Mulai Rabu (26/8/2020), Pemkab Cirebon menindak warga yang tidak mengenakan masker di tempat umum. Selain kerja sosial, penindakan juga dilakukan dengan denda sejumlah uang tunai.
Oleh
ABDULLAH FIKRI ASHRI
·3 menit baca
CIREBON, KOMPAS — Pemerintah Kabupaten Cirebon, Jawa Barat, bersiap menindak warga yang tidak mengenakan masker di tempat umum mulai Rabu (26/8/2020). Penindakan dilakukan bertahap, mulai dari kerja sosial hingga denda sejumlah uang tunai.
Penindakan tersebut diatur dalam Peraturan Bupati Cirebon Nomor 53 Tahun 2020 tentang Penerapan Disiplin dan Penegakan Hukum Protokol Kesehatan sebagai Upaya Pencegahan dan Pengendalian Covid-19. Sanksi terhadap pelanggar mulai diberlakukan Rabu besok.
Pada Selasa (25/8/2020), Bupati Cirebon Imron Rosyadi membagikan secara simbolis sekitar 48.000 masker kepada organisasi wanita, pondok pesantren, dan perwakilan dari desa yang terpapar Covid-19. Pihaknya menargetkan pembagian 2,5 juta masker kepada masyarakat.
”Sebelumnya, kami sudah bagikan masker. Jadi, nanti bisa nyewoti (memarahi) warga yang tidak pakai masker,” kata Imron.
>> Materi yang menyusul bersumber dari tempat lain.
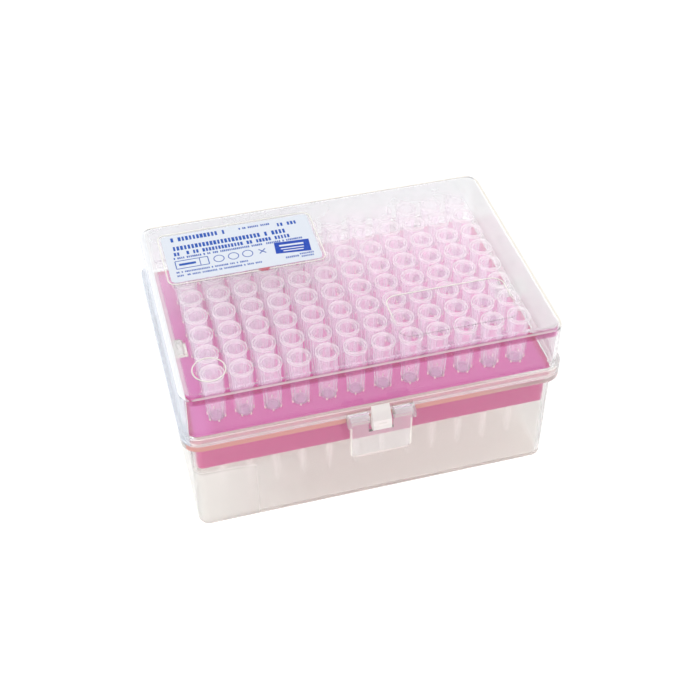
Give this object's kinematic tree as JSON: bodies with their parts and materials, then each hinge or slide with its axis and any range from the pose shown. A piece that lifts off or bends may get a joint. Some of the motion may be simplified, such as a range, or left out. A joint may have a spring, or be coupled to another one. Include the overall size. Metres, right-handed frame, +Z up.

Meski demikian, penindakan dilakukan secara bertahap selama 15 hari ke depan di daerah yang memiliki kasus Covid-19 tinggi.
Lima hari pertama, penindakan yang melibatkan polisi, TNI, dan satpol PP tersebut menerapkan sanksi ringan kepada pelanggar, seperti melafalkan Pancasila. Lima hari berikutnya adalah penerapan sanksi sedang, seperti membersihkan jalan.
Adapun lima hari terakhir merupakan penindakan dengan sanksi berat, yakni denda sejumlah uang tunai. Namun, Imron enggan menyebutkan besaran dendanya. Berdasarkan peraturan gubernur Jabar, warga yang tidak mengenakan masker di ruang publik didenda Rp 100.000-Rp 150.000.
”Denda itu shock therapy (terapi kejut). Semoga tidak ada yang didenda. Kalau ada, uangnya masuk ke PAD (pendapatan asli daerah),” katanya.
Penindakan terhadap warga yang tidak mengenakan masker, lanjut Imron, dibutuhkan untuk mencegah penyebaran Covid-19. Apalagi, kasus positif Covid-19 di Cirebon sudah mencapai 176 orang. Sembilan orang di antaranya meninggal dan 75 orang dinyatakan sembuh.
Prinsip kami, lebih baik menemukan banyak kasus positif daripada kasus banyak tetapi tidak terdeteksi.
Cirebon menjadi daerah dengan kasus positif tertinggi di Jabar bagian timur. Lonjakan kasus, menurut Imron, merupakan konsekuensi dari meningkatnya tes berbasis reaksi rantai polimerase (PCR) yang mencapai 12.883 orang.
Pihaknya menargetkan tes untuk 22.000 warga, sekitar 1 persen dari total penduduk Cirebon, yakni 2,2 juta jiwa. ”Prinsip kami, lebih baik menemukan banyak kasus positif daripada kasus banyak tetapi tidak terdeteksi,” katanya.
Kepala Pelaksana Badan Penanggulangan Bencana Daerah Kabupaten Cirebon Alex Suheriyawan menjelaskan, peningkatan tes dan pelacakan kasus Covid-19 harus diiringi kedisiplinan masyarakat terhadap protokol kesehatan. Itu sebabnya, dilakukan penindakan terhadap pelanggar.
Saat ditanya, apakah penindakan tersebut terlambat, Alex mengatakan, ”Kami terhambat regulasi. Aturannya baru turun.” Peraturan Gubernur Jabar Nomor 60 Tahun 2020 terkait sanksi pelanggar protokol kesehatan, misalnya, diterbitkan hampir sebulan lalu, yakni 27 Juli 2020.
Ketua Ikatan Dokter Indonesia (IDI) Kabupaten Cirebon Ahmad Fariz menyampaikan, semua pihak harus menempatkan protokol kesehatan, seperti pemakaian masker, dalam kehidupan sehari-hari saat di luar rumah. ”Protokol kesehatan adalah vaksin terbaik saat ini untuk melindungi warga dari Covid-19,” katanya.